A Lasting Power of Attorney (“LPA”) is a legal instrument by which someone (“the Donor”) gives someone they trust (“the Attorney”) power to make decisions and carry out transactions on behalf of the Donor even if, in the future, the Donor can no longer make decisions personally.
A Lasting Power of Attorney is a powerful tool, which should not be given lightly. Although the (lengthy) forms that are needed to create an LPA can be bought or downloaded from the internet, you may want to take advice before proceeding.
Mental Capacity Act 2005
This Act (which introduced LPAs) enables people to plan ahead for a time when they may lose mental capacity. It also provides a framework to empower and protect people who may not be able to make some decisions for themselves, clarifying who can make decisions and how decisions should be made.
Code of Practice
The Mental Capacity Act is supported by a Code of Practice which gives detailed guidance to people working with and/or caring for others who lack mental capacity.
Types of Lasting Power of Attorney
There are two types of LPA. Both can be made at any time but neither can be used until they have been registered with the Office of the Public Guardian (“OPG”). A registration fee is payable.
Property and Affairs LPA
This type of LPA allows the Attorney to manage the Donors finances and property.

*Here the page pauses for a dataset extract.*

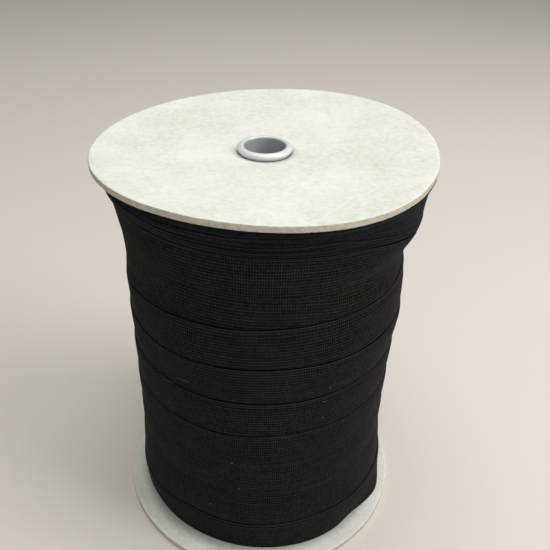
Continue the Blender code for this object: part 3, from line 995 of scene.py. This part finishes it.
def inner_body():
    around = np.arange(INNER_COLUMNS)[:, None] / INNER_COLUMNS
    turning = np.radians(LEFT_ANGLE + 360 * around)
    heights = np.linspace(INNER_TOP, INNER_FOOT, INNER_ROWS) + 0 * around
    outer = skin_radius(around, heights) - INNER_DEPTH
    bore = INNER_BORE + 0 * around
    radii = np.hstack([outer, bore, bore])
    levels = np.hstack([heights, INNER_FOOT + 0 * around, INNER_TOP + 0 * around])
    grid = grid_of(radii * MM, turning + 0 * radii, levels * MM)
    return mesh_of_grids("elastic_inner_turns", [grid], joined=True)


add_piece("elastic_inner_turns", inner_body(), [elastic], "black_elastic", "elastic_winding")

# %% [markdown]
# ## Lint and pulled yarns
#
# Black elastic gathers pale lint, and here and there a yarn is pulled up from the weave.
# Each is a fine thread: a short path that lies on the tape, with a thin tube of six sides swept along it.

# %% Lay the fine threads
THREAD_SIDES = 6
LINT_THICKNESS, YARN_THICKNESS = 0.26, 0.42
LINT_BEHIND = 14
LINT_PLACES = [
    # angle in degrees, height and half length in mm
    (-101.9, 66.3, 0.62), (-62.6, 111.1, 0.6), (-64.7, 93.3, 0.55),
    (-64.7, 103.6, 0.4), (-112.2, 32.4, 0.5), (-98.5, 48.6, 0.5),
]
PULLED_YARNS = [
    [(-136.0, 105.6, 0.1), (-134.5, 105.5, 0.35), (-132.0, 105.4, 0.45), (-129.7, 105.6, 0.4),
     (-127.6, 105.9, 0.15)],
    [(-126.0, 110.5, 0.1), (-124.0, 111.0, 0.3), (-121.5, 111.5, 0.4), (-118.8, 111.9, 0.15)],
]


def thread_points(path, thickness):
    """A closed tube along a path of (angle in degrees, height in mm, distance out from the tape in mm)."""
    degrees, heights, lifts = np.array(path, float).T
    turned = np.radians(degrees)
    on_tape = skin_radius((degrees[:, None] - LEFT_ANGLE) / 360, heights[:, None])[:, 0]
    middle = grid_of(on_tape + 0.35 + lifts, turned, heights)
    ahead = np.gradient(middle, axis=0)
    ahead /= np.linalg.norm(ahead, axis=1)[:, None]
    side = np.cross(ahead, np.stack([np.cos(turned), np.sin(turned), 0 * turned], axis=-1))
    side /= np.linalg.norm(side, axis=1)[:, None]
    lift = np.cross(side, ahead)
    round_turn = np.linspace(0, 2 * math.pi, THREAD_SIDES, endpoint=False)[None, :, None]
    taper = (0.35 + 0.65 * np.sin(math.pi * np.linspace(0.08, 0.92, len(path))))[:, None, None]
    ring = side[:, None] * np.cos(round_turn) + lift[:, None] * np.sin(round_turn)
    return (middle[:, None] + ring * taper * thickness / 2) * MM


def curl(angle, height, size, heading):
    """A small bent path of lint round a place."""
    steps = np.linspace(-1, 1, 7)
    along = steps * size * np.cos(heading + 0.7 * steps)
    upward = steps * size * np.sin(heading + 0.7 * steps)
    degrees, heights, lifts = angle + np.degrees(along / 65.0), height + upward, 0.12 * (1 - steps * steps)
    return list(zip(degrees, heights, lifts))


chance = np.random.default_rng(41)
lint_paths = [curl(*place, chance.uniform(0, math.pi)) for place in LINT_PLACES]
for _ in range(LINT_BEHIND):
    drawn = [chance.uniform(least, most) for least, most in [(-10, 180), (25, 150), (0.3, 0.6), (0, math.pi)]]
    lint_paths.append(curl(*drawn))
lint_mesh = mesh_of_grids("lint", [thread_points(path, LINT_THICKNESS) for path in lint_paths])
yarn_mesh = mesh_of_grids("pulled_yarns", [thread_points(path, YARN_THICKNESS) for path in PULLED_YARNS])
print("lint threads:", len(lint_paths), "pulled yarns:", len(PULLED_YARNS))

# %% Finish the fine threads
def thread_finish(name, dark, pale, roughness):
    finish, shader = new_finish(name, roughness, 0.1)
    place = node(finish, "TexCoord").outputs["Object"]
    twist = noise(finish, place, 2500.0, 2.0)
    feed(finish, shader.inputs["Base Color"], tints(finish, twist, [(0.35, dark), (0.65, pale)]))
    relief(finish, shader, 0.4, 0.1 * MM, twist)
    return finish


pale_lint = thread_finish("pale_lint", (0.09, 0.085, 0.08), (0.18, 0.17, 0.16), 0.9)
pulled_yarn = thread_finish("pulled_black_yarn", (0.035, 0.032, 0.030), (0.075, 0.070, 0.066), 0.8)
add_piece("lint", lint_mesh, [pale_lint], "black_elastic")
add_piece("pulled_yarns", yarn_mesh, [pulled_yarn], "black_elastic")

It can be used (once registered with the OPG) whilst the Donor has capacity to make decisions for him/her-self but the Donor can put in a restriction for example that it can only be used at some time in the future if they lose their capacity to make decisions for themselves or become incapable of managing their own Property and Affairs.
Health and Welfare LPA
The Health and Welfare LPA authorises the Attorney to make decisions about the Donors personal welfare (including healthcare treatment). It can only be used when the Donor lacks capacity to make decisions.
Obligations and Responsibilities
The Mental Capacity Act 2005 and Code of Practice provide a detailed framework; making clear who can make decisions, in what situations and how they should go about the decision making process. Together, they provide guidance for Attorneys and others who look after or care for adults who lack mental capacity.
- Make decisions in the Donors best interests
- Act in accordance with the principles of the Act
- Have regard to the guidance set out in the Code of Practice
- Not exceed the scope of their authority under the LPA.
- Particular duties and obligations of an Attorney under an LPA include (but are not limited to)
- A duty of care to the Donor when making decisions on his/her behalf
- A duty to carry out instructions as required by the LPA
- A duty of good faith, to act honestly and with integrity
- A duty of confidentiality (unless the Donor has otherwise agreed)
- A duty to keep the Donors money and property separate from their own
- A duty to maintain and keep accurate accounts of all their dealings as Attorney
- An obligation not to benefit themselves and not to profit from their position as Attorney
- A requirement not to delegate responsibilities to others (unless the LPA authorises otherwise).
The duties and responsibilities of an Attorney are complex and onerous; agreeing to act as an Attorney is not a decision to be taken lightly. If you are asked to be an Attorney you may want to take advice before proceeding.